About Research in Dr. Jahani-Asl laboratory

The main goals of research in the Jahani Lab are to identify the molecular mechanisms that underlie the pathogenesis of brain tumor. In particular, the studies are focused on adult glioblastoma, a cancer of the brain for which, presently, there is no cure. Dr. Jahani is addressing how these tumors form and grow. She is using human brain tumor stem cells as well as mouse neural stem cells together with a combination of molecular and cell biology techniques and imaging to identify the fundamental principles and mechanisms that drives the tumorigeneic property of these tumor cells.

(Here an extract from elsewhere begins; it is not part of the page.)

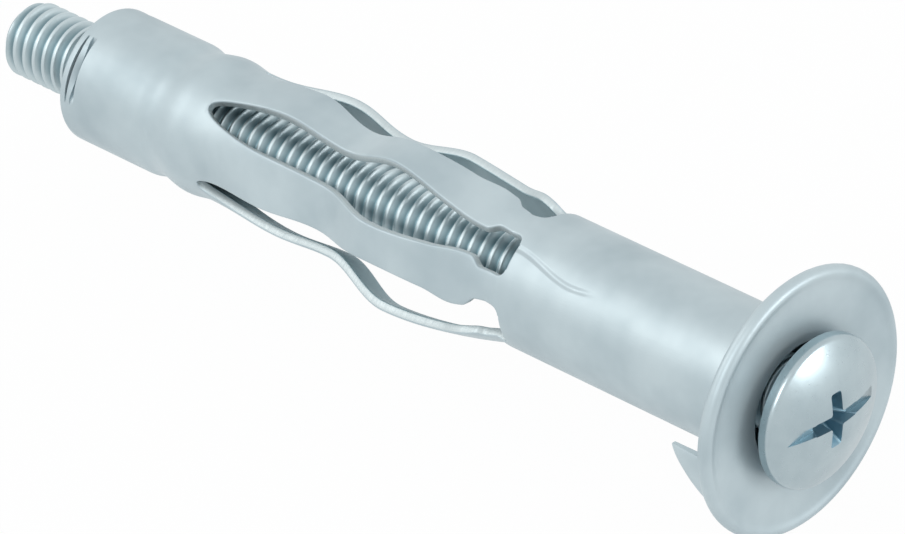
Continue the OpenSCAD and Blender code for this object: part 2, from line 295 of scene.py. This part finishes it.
# The sleeve is one closed grid. Its rows run from the rim over the back face, the tube, the legs and the
# collar, round the collar's end and back inside. Its columns are leg cells and slot cells, whose borders
# follow the slots. A point lies at its row's radius and its column's turn, and a leg's section is blended
# from round to flat.
def buildSleeve(c=sleeve):
    s = sleeveStations()
    inZone = (s >= c["slotFront"] - 1e-6) & (s <= c["slotRear"] + 1e-6)
    lift = np.array([legLift(s, leg) for leg in c["legs"]])
    columns, near, centre, owner, isSlot = sleeveColumns(s, lift, inZone)
    radius, angle, mid = lift[owner].T, np.radians(columns), np.radians(centre)
    # quarter round of the sheared edges
    drop = c["edgeRound"] * (1 - np.sqrt(1 - np.clip(1 - near / c["edgeRound"], 0, 1) ** 2))
    flatter = ease((s - c["flatFrom"]) / c["flatOver"])
    flat = c["flatness"] * flatter * (1 - ease((s - c["roundFrom"]) / c["roundOver"]))
    bend = np.where(isSlot[None, :], 0, flat[:, None])

    # points at a radius: the round section and the flat one, mixed by the bend
    def place(r):
        along = (angle - mid) * radius
        y = (1 - bend) * r * np.cos(angle) + bend * (r * np.cos(mid) - along * np.sin(mid))
        z = (1 - bend) * r * np.sin(angle) + bend * (r * np.sin(mid) + along * np.cos(mid))
        return np.stack([-np.repeat(s[:, None], columns.shape[1], 1), y, z], -1)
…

These studies provide key steps towards understanding of key regulators of glioblastoma and how to target these key players in the cancerous brain.


Projects in Dr. Jahani-Asl’s laboratory

OSMR-Targeted Therapies for Glioblastoma

EGFRvIII-STAT3 signaling is important in glioblastoma pathogenesis. We have recently identified the cytokine receptor OSMR as a direct target gene of the transcription factor STAT3 in mouse astrocytes and human brain tumor stem cells (BTSCs). We have found that OSMR functions as an essential co-receptor for EGFRvIII. OSMR forms a physical complex with EGFRvIII, and depletion of OSMR impairs EGFRvIII-STAT3 signaling. Importantly, knockdown of OSMR strongly suppresses cell proliferation and tumor growth of mouse glioblastoma cells and human BTSC xenografts in mice, and prolongs the lifespan of these mice. Our findings identify OSMR as a critical regulator of glioblastoma tumor growth that orchestrates a feed-forward signaling mechanism with EGFRvIII and STAT3 to drive tumorigenesis.

Two major ongoing projects in our lab are to gain better understanding of how OSMR functions, and to  develop OSMR targeted therapies for treatment of glioblastoma.

Molecular profiling of glioblastoma tumors

Glioblastoma tumors are heterogeneous. We employ a patient tailored approach to identify key signalling pathways that are altered in these tumors. By using brain tumor stem cells that are generated following surgical excision of the patient tumor, and deep sequencing techniques, we identify molecular signatures that specifically drive glioblastoma tumorigenesis in the corresponding patient tumor stem cells.  We will then use multiple approaches to develop small molecules and antibodies that can target the specified pathways.